Data Systems for Hybrid Analytics: Tuning, Optimizing, and Selecting the Right Way to Access Data
Science and business create an increasing amount of digital data every day; the challenge to store and analyze such ever growing data collections is further amplified by increasing application complexity, and technological shifts. In particular, analytical workflows need to support fast ingestion, and fast read queries while data size is growing; in other words, data systems need to support increasingly heterogeneous workloads, that weave read-mostly analytical operations and update-heavy transactional operations, into hybrid transactional/analytical processing workloads. In this talk I present a path towards building data systems for this new set of workloads, starting from their access methods. As the design goals typically entail to reduce read latency, update latency, and space utilization, I attack the problem by studying the trade-offs between these design goals, and I propose solutions that balance the trade-offs through modeling and optimization. I use this methodology to build access methods for modern key-value stores, basic column storage, and to present how to perform access path selection in light of the changes in workloads and hardware. I conclude with abstracting the common concepts of access method designs, and propose a path for building data systems for hybrid analytics in the future.

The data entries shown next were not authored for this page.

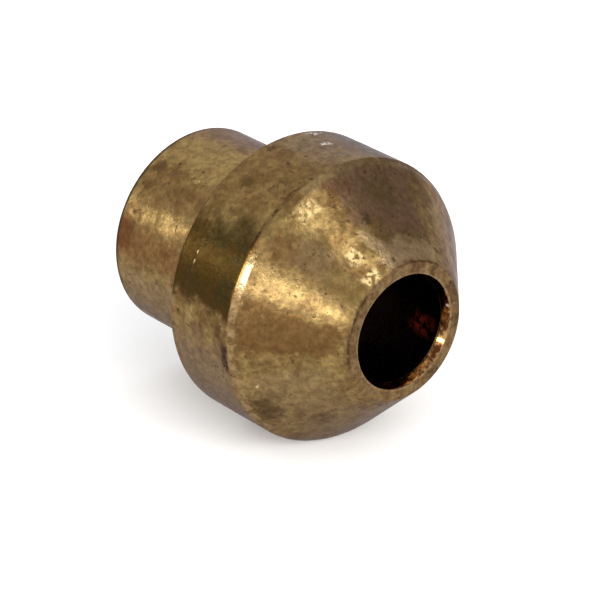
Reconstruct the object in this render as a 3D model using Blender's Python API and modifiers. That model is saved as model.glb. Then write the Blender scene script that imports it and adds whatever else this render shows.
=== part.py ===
"""Oil burner nozzle: a cone-nosed brass nipple, turned and drilled from one bar.

The part lies on its side. Its turning axis is X, the nose points to +X, and the
origin is on the axis, halfway between the nose face and the tail end.
All lengths are in metres.
"""
import math

import bmesh
import bpy
from mathutils import Euler, Vector

MM = 0.001

# Driving dimensions. Diameters first, then lengths along the axis.
COLLAR_D = 11.2 * MM
TAIL_D = 8.0 * MM
CONE_BASE_D = 10.83 * MM
NOSE_FACE_D = 5.4 * MM
MOUTH_D = 4.5 * MM
BORE_D = 4.2 * MM
SOCKET_D = 6.4 * MM

CONE_LENGTH = 3.1 * MM
RIDGE_LENGTH = 0.3 * MM
COLLAR_LENGTH = 3.3 * MM
TAIL_LENGTH = 5.5 * MM
LEAD_IN_DEPTH = 0.36 * MM
SOCKET_DEPTH = 5.0 * MM
DRILL_POINT_ANGLE = math.radians(118)

# Radii of the edges that the lathe tool leaves.
SHARP_EDGE = 0.05 * MM
TURNED_EDGE = 0.10 * MM
SOFT_EDGE = 0.15 * MM
SHOULDER_FILLET = 0.20 * MM

# Facets: steps round the axis, and chords in each rounded edge.
STEPS = 64
ARC_CHORDS = 3
MERGE_DISTANCE = 0.001 * MM
SHARP_ANGLE = math.radians(25)

BRASS_COLOUR = (0.42, 0.31, 0.16, 1.0)
BRASS_ROUGHNESS = 0.42


def clear_scene():
    """Remove whatever objects the file was opened with."""
    for thing in list(bpy.data.objects):
        bpy.data.objects.remove(thing, do_unlink=True)


def brass():
    """Handled, slightly tarnished brass."""
    material = bpy.data.materials.new("tarnished_brass")
    material.use_nodes = True
    shader = material.node_tree.nodes["Principled BSDF"]
    shader.inputs["Base Color"].default_value = BRASS_COLOUR
    shader.inputs["Metallic"].default_value = 1.0
    shader.inputs["Roughness"].default_value = BRASS_ROUGHNESS
    return material


def outer_corners():
    """The turned outside, nose to tail, as (radius, height, edge radius)."""
    nose = (CONE_LENGTH + RIDGE_LENGTH + COLLAR_LENGTH + TAIL_LENGTH) / 2
    cone_base = nose - CONE_LENGTH
    collar_front = cone_base - RIDGE_LENGTH
    shoulder = collar_front - COLLAR_LENGTH
    tail_end = shoulder - TAIL_LENGTH
    return [
        (NOSE_FACE_D / 2, nose, TURNED_EDGE),
        (CONE_BASE_D / 2, cone_base, TURNED_EDGE),
        (COLLAR_D / 2, collar_front, TURNED_EDGE),
        (COLLAR_D / 2, shoulder, TURNED_EDGE),
        (TAIL_D / 2, shoulder, SHOULDER_FILLET),
        (TAIL_D / 2, tail_end, SOFT_EDGE),
    ]


def inner_corners():
    """The drilled inside, tail to nose, as (radius, height, edge radius)."""
    nose = outer_corners()[0][1]
    tail_end = outer_corners()[-1][1]
    socket_floor = tail_end + SOCKET_DEPTH
    drill_point = (SOCKET_D - BORE_D) / 2 / math.tan(DRILL_POINT_ANGLE / 2)
    return [
        (SOCKET_D / 2, tail_end, TURNED_EDGE),
        (SOCKET_D / 2, socket_floor, SHARP_EDGE),
        (BORE_D / 2, socket_floor + drill_point, SHARP_EDGE),
        (BORE_D / 2, nose - LEAD_IN_DEPTH, SHARP_EDGE),
        (MOUTH_D / 2, nose, SHARP_EDGE),
    ]


def rounded_corner(before, corner, after, edge_radius):
    """Points of the arc that rounds one corner of the outline."""
    to_before = (before - corner).normalized()
    to_after = (after - corner).normalized()
    half_angle = to_before.angle(to_after) / 2
    bisector = (to_before + to_after).normalized()
    centre = corner + bisector * (edge_radius / math.sin(half_angle))
    tangent = edge_radius / math.tan(half_angle)
    start = corner + to_before * tangent - centre
    finish = corner + to_after * tangent - centre
    sweep = start.angle(finish)
    points = []
    for chord in range(ARC_CHORDS + 1):
        share = chord / ARC_CHORDS
        first = math.sin((1 - share) * sweep) / math.sin(sweep)
        second = math.sin(share * sweep) / math.sin(sweep)
        points.append(centre + start * first + finish * second)
    return points


def turned_outline():
    """The closed half section: down the outside, then up the inside."""
    corners = outer_corners() + inner_corners()
    places = [Vector((radius, height)) for radius, height, _ in corners]
    outline = []
    for index, (_, _, edge_radius) in enumerate(corners):
        before = places[index - 1]
        after = places[(index + 1) % len(places)]
        outline += rounded_corner(before, places[index], after, edge_radius)
    return outline


def outline_mesh(name, outline):
    """A closed wire in the XZ plane, ready for a Screw modifier."""
    wire = bmesh.new()
    verts = [wire.verts.new((point.x, 0.0, point.y)) for point in outline]
    for vert, following in zip(verts, verts[1:] + verts[:1]):
        wire.edges.new((vert, following))
    mesh = bpy.data.meshes.new(name)
    wire.to_mesh(mesh)
    wire.free()
    return mesh


def lathe(obj):
    """Turn the object's wire once round its Z axis and keep the result."""
    screw = obj.modifiers.new("turn", "SCREW")
    screw.axis = "Z"
    screw.angle = math.tau
    screw.steps = STEPS
    screw.render_steps = STEPS
    screw.use_merge_vertices = True
    screw.merge_threshold = MERGE_DISTANCE
    graph = bpy.context.evaluated_depsgraph_get()
    solid = bpy.data.meshes.new_from_object(obj.evaluated_get(graph))
    obj.modifiers.clear()
    obj.data = solid
    solid.shade_smooth()
    solid.set_sharp_from_angle(angle=SHARP_ANGLE)


def make_nozzle(collection):
    """The one solid piece, laid on its side with a facet underneath."""
    wire = outline_mesh("nozzle_body", turned_outline())
    nozzle = bpy.data.objects.new("nozzle_body", wire)
    collection.objects.link(nozzle)
    lathe(nozzle)
    nozzle.data.materials.append(brass())
    half_facet = math.pi / STEPS
    lay_down = Euler((0.0, math.pi / 2, 0.0)).to_matrix()
    facet_down = Euler((0.0, 0.0, half_facet)).to_matrix()
    nozzle.rotation_euler = (lay_down @ facet_down).to_euler()
    return nozzle


def main():
    clear_scene()
    collection = bpy.data.collections.new("oil_burner_nozzle")
    bpy.context.scene.collection.children.link(collection)
    make_nozzle(collection)


main()
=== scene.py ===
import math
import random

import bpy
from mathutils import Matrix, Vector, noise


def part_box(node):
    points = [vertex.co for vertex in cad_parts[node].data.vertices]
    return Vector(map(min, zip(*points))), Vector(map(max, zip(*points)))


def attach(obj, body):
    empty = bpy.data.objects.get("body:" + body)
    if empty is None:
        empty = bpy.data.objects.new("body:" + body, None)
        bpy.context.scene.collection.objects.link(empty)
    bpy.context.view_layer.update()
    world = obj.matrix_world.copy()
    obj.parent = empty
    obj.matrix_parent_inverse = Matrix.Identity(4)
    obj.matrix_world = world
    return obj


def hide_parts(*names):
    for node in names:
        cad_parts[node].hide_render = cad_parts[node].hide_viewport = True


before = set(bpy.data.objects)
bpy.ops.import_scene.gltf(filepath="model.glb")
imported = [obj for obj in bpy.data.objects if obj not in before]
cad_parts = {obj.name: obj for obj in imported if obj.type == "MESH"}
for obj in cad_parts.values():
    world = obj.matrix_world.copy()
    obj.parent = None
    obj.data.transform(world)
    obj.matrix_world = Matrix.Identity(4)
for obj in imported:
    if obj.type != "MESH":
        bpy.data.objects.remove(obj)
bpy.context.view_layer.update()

# The looks of a turned brass oil burner nozzle: one finely turned mesh that stands for the
# faceted CAD solid, tarnished brass made from nodes, a pale floor, soft lights and a camera.
# Lengths are in metres, the turning axis is X and the nose points to +X. Angles round the axis
# are in degrees from the front (-Y) towards the top (+Z): 90 is the top, 180 the back and -90
# the underside.

MM = 0.001

# ---------------------------------------------------------------- the shape, from the frame
LOW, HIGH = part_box("nozzle_body")
NOSE_X = HIGH.x
TAIL_X = LOW.x
COLLAR_R = HIGH.z
TAIL_R = 4.00 * MM
CONE_BASE_R = 5.415 * MM
NOSE_FACE_R = 2.70 * MM
MOUTH_R = 2.25 * MM
BORE_R = 2.10 * MM
SOCKET_R = 3.20 * MM

CONE_LENGTH = 3.1 * MM
RIDGE_LENGTH = 0.3 * MM
COLLAR_LENGTH = 3.3 * MM
LEAD_IN_DEPTH = 0.36 * MM
SOCKET_DEPTH = 5.0 * MM
DRILL_POINT_ANGLE = math.radians(118)

CONE_BASE_X = NOSE_X - CONE_LENGTH
RIDGE_X = CONE_BASE_X - RIDGE_LENGTH
SHOULDER_X = RIDGE_X - COLLAR_LENGTH
LEAD_IN_X = NOSE_X - LEAD_IN_DEPTH
SOCKET_FLOOR_X = TAIL_X + SOCKET_DEPTH
DRILL_POINT_X = SOCKET_FLOOR_X + (SOCKET_R - BORE_R) / math.tan(DRILL_POINT_ANGLE / 2)

# A line is scribed near the back of the collar: a short slope down to a slightly smaller radius.
SCRIBE_X = SHOULDER_X + 0.8 * MM
SCRIBE_SLOPE = 0.03 * MM
BAND_R = COLLAR_R - 0.008 * MM

# The mesh: steps round the axis, chords in each rounded edge, and steps along the outline
ROUND_STEPS = 384
ARC_CHORDS = 4
FINE = 0.095 * MM
COARSE = 0.30 * MM

# Material slots
NOSE, COLLAR, TAIL, BORE, LIP = range(5)


def rounded_corner(before, corner, after, edge_radius):
    """The arc that rounds one corner of the outline."""
    to_before = (before - corner).normalized()
    to_after = (after - corner).normalized()
    half_angle = to_before.angle(to_after) / 2
    bisector = (to_before + to_after).normalized()
    centre = corner + bisector * (edge_radius / math.sin(half_angle))
    tangent = edge_radius / math.tan(half_angle)
    start = corner + to_before * tangent - centre
    finish = corner + to_after * tangent - centre
    sweep = start.angle(finish)
    points = []
    for chord in range(ARC_CHORDS + 1):
        share = chord / ARC_CHORDS
        first = math.sin((1 - share) * sweep) / math.sin(sweep)
        second = math.sin(share * sweep) / math.sin(sweep)
        points.append(centre + start * first + finish * second)
    return points


def straight_stretch(start, finish, step):
    """Points between two ends of a straight stretch, without the ends."""
    count = max(1, round((finish - start).length / step))
    return [start.lerp(finish, n / count) for n in range(1, count)]


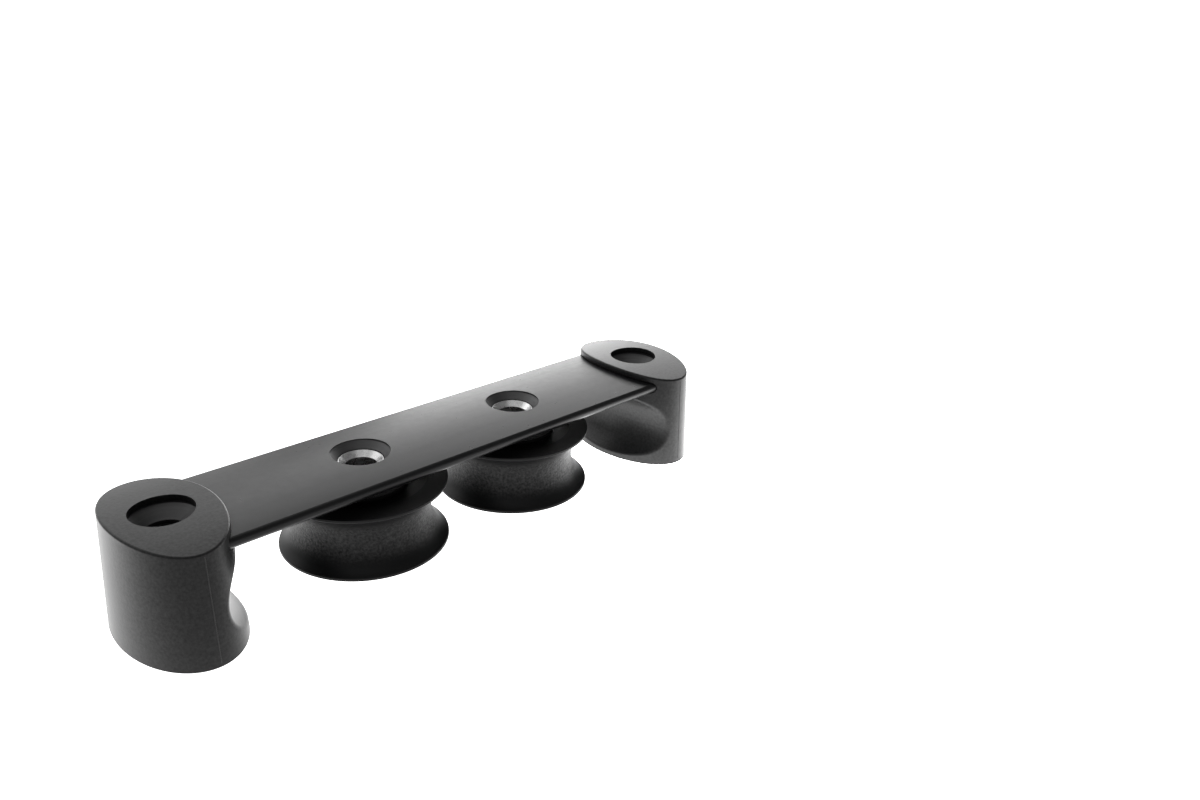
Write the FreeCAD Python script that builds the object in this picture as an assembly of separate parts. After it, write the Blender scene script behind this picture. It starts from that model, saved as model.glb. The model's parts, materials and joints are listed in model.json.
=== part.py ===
import FreeCAD, Part
import math
import os

from FreeCAD import Vector

# Rope deck organizer: two grooved sheaves side by side under one plate, with a moulded post at each end.
# Millimetres. X runs along the plate, Y across it, and Z up from the deck. The origin is in the middle
# of the footprint, on the deck.

# Driving dimensions

# Bolts: four in a row at one pitch, the outer two through the posts and the inner two through the bushes
hole_pitch = 57.5
bolt_hole_dia = 9.4
plate_bolt_hole_dia = 10.8
countersink_dia = 17.4
countersink_land = 0.6

# Top plate: crowned across its width. Its long edges are round up to a crease, where the crown begins.
plate_width = 38.3
plate_edge_radius = 1.8
plate_edge_thickness = 3.45
plate_crown_radius = 143.0
plate_underside_height = 27.2

# Sheaves
sheave_dia = 50.0
sheave_height = 19.6
sheave_groove_depth = 5.1
sheave_rim_land = 0.9
sheave_edge_round = 0.2
sheave_groove_round = 0.35
sheave_relief_depth = 1.0
sheave_relief_dia = 38.0

# Bearing of a sheave
journal_dia = 16.0
spigot_dia = 13.0
spigot_depth_below_plate_top = 2.7
bush_flange_dia = 29.0
bush_flange_thickness = 2.4
bush_rim = 0.2
liner_wall = 1.95
washer_dia = 27.0
washer_thickness = 1.0

# End posts
post_base_half_length = 15.6
post_base_half_width = 25.0
post_draft_angle = 3.0
cap_rise = 2.1
cap_edge_round = 0.6
cap_hole_dia = 16.3
post_wall = 3.2
scoop_floor_from_bolt = 9.5
scoop_plan_radius = 55.6
scoop_section_radius = 14.8
scoop_height = 13.8
scoop_upper_lip_round = 0.6
scoop_lower_lip_round = 2.0
core_depth = 18.0
core_boss_wall = 3.6
core_rib = 3.0
core_corner_round = 1.2

# Clearances
running_clearance = 0.05
axial_clearance = 0.15
washer_clearance = 0.15
spigot_clearance = 0.25
slot_clearance = 0.3

# Derived sizes and heights
bolt_hole_radius = bolt_hole_dia / 2
countersink_radius = countersink_dia / 2
plate_edge_centre_y = plate_width / 2 - plate_edge_radius
plate_edge_centre_z = plate_underside_height + plate_edge_radius
plate_crease_angle = math.asin(plate_edge_thickness / plate_edge_radius - 1)
plate_crease_y = plate_edge_centre_y + plate_edge_radius * math.cos(plate_crease_angle)
plate_crease_z = plate_underside_height + plate_edge_thickness
plate_top = plate_crease_z + plate_crown_radius - math.sqrt(plate_crown_radius**2 - plate_crease_y**2)
crown_centre_height = plate_top - plate_crown_radius
cap_top = plate_top + cap_rise
sheave_bottom = bush_flange_thickness + washer_thickness + axial_clearance
sheave_top = sheave_bottom + sheave_height
spacer_bottom = sheave_top + axial_clearance
spigot_top = plate_top - spigot_depth_below_plate_top
sheave_x = hole_pitch / 2
post_x = 1.5 * hole_pitch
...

Manos Athanassoulis is a postdoctoral researcher at DASlab, the Data Systems Laboratory at Harvard University, working on designing data systems and access methods for hybrid workloads and new hardware. Manos received his PhD from EPFL, Switzerland, and his undergraduate and Masters’ degree from the University of Athens, Greece. He has also been with IBM Watson Research Labs. For his work on access method design at Harvard Manos won a "Best of ACM SIGMOD 2017" award, and an "ACM Reproducibility award" at SIGMOD 2016. Manos is also the recipient of a Postdoc Mobility Fellowship from the Swiss National Science Foundation, a "Best of VLDB" selection for 2010, and an IBM Ph.D. Fellowship.